Frank O’Brien, a Minneapolis newspaperman, claims that it was done by man. In an article in the Minneapolis Tribune, January 7, 1900, he relates that within the memory of pioneers still living then, Spirit Island had extended all the way to St. Anthony Falls. His article was illustrated by a photo of St. Anthony Falls from the 1860s by A. H. Beal, whom he described as a “pioneer photographer..now of Los Angeles, Cal.”
O’Brien notes that the photo was taken from Spirit Island,
“That beauty spot of nature which has so recently disappeared by the uncompromising hand of man, to make room for the (paddle) wheels of progress.”
This photo leaves no doubt. The limestone is being removed. Someone went to the trouble of putting a track out to the island, instead of what appear to be planks in the photos I posted earlier today. I can’t tell from this photo if that track ran to the west bank or the spit of land between the tail race and the river.

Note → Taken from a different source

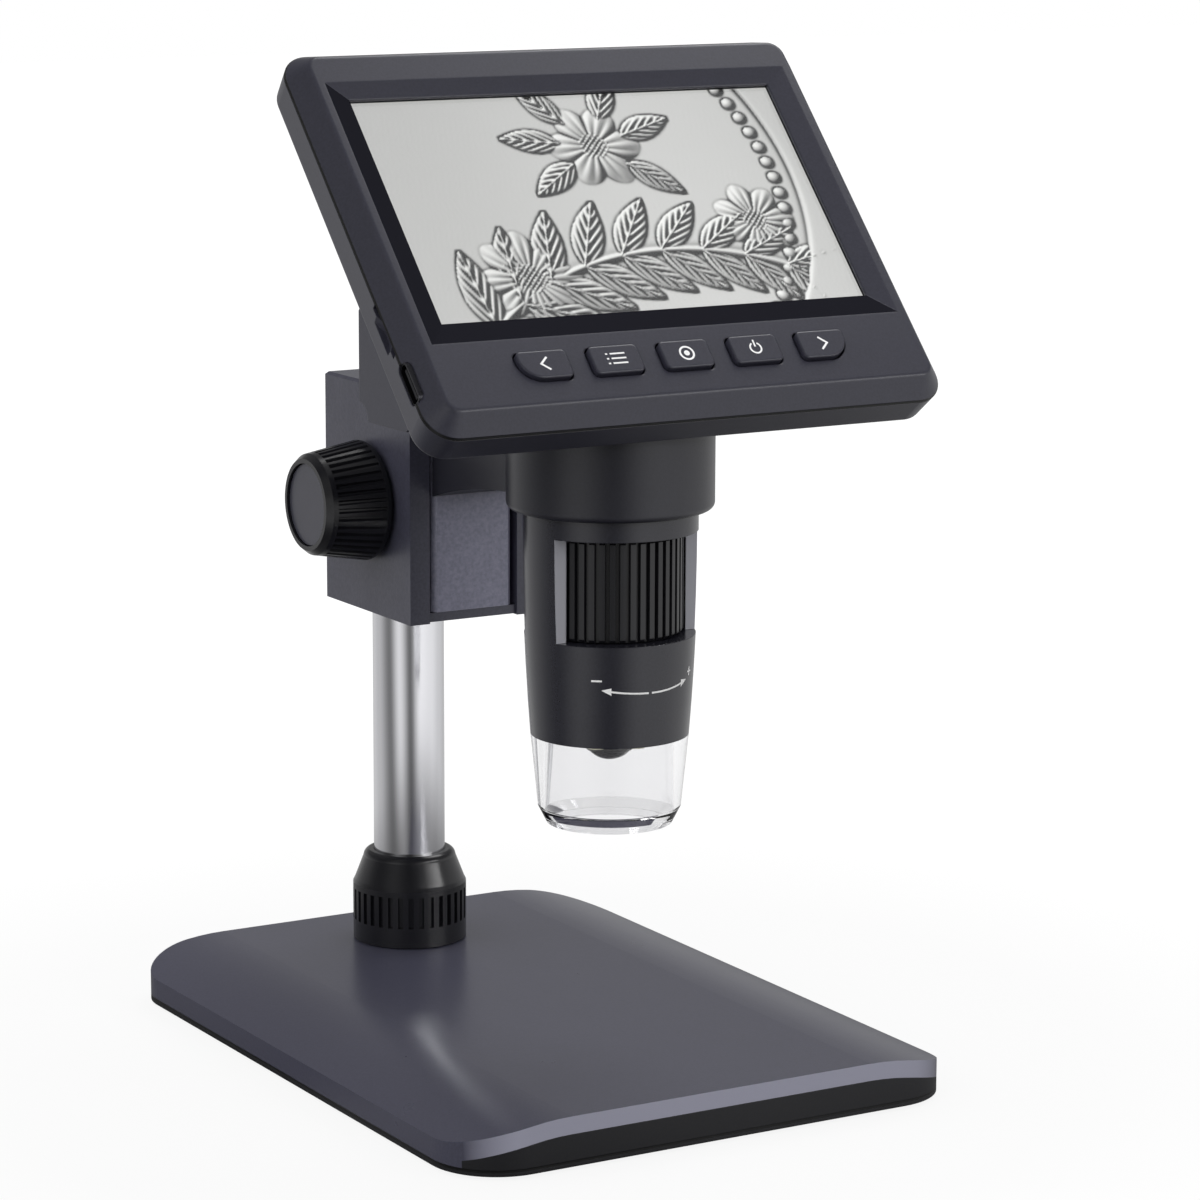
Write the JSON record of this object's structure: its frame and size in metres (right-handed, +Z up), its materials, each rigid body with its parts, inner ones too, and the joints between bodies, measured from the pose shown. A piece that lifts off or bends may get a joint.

The Minnesota Historical Society lists the dates of the two photos as “ca. 1895.” However, because two of the photos posted earlier had the precise date of May 27, 1899 and Spirit Island appeared to be intact in those photos, I would place the date of the first photo above at 1899 or later.
The second photo appeared in the Minneapolis Tribune, May 6, 1900 and was attributed to the “Tribune Staff Photographer.” The caption reads:
“Cutting away Spirit Island, one of the landmarks in the vicinity of the Falls, to make room for improvements.”
The newspaper does not make clear what “improvements” were anticipated. And note that the photo appeared four months after Frank O’Brien claimed that the island had recently “disappeared.” Obviously, there is more to the story.
David C. Smith minneapolisparkhistory[at]q.com
Mississippi River West Side Tail Races and Spirit Island
Given several comments and questions about last Friday’s photos of the Mississippi River and the tail races from the west side mills, I’ll post several more photos that I was saving for an article specifically about Spirit Island. To my knowledge, Spirit Island was never considered as a potential park.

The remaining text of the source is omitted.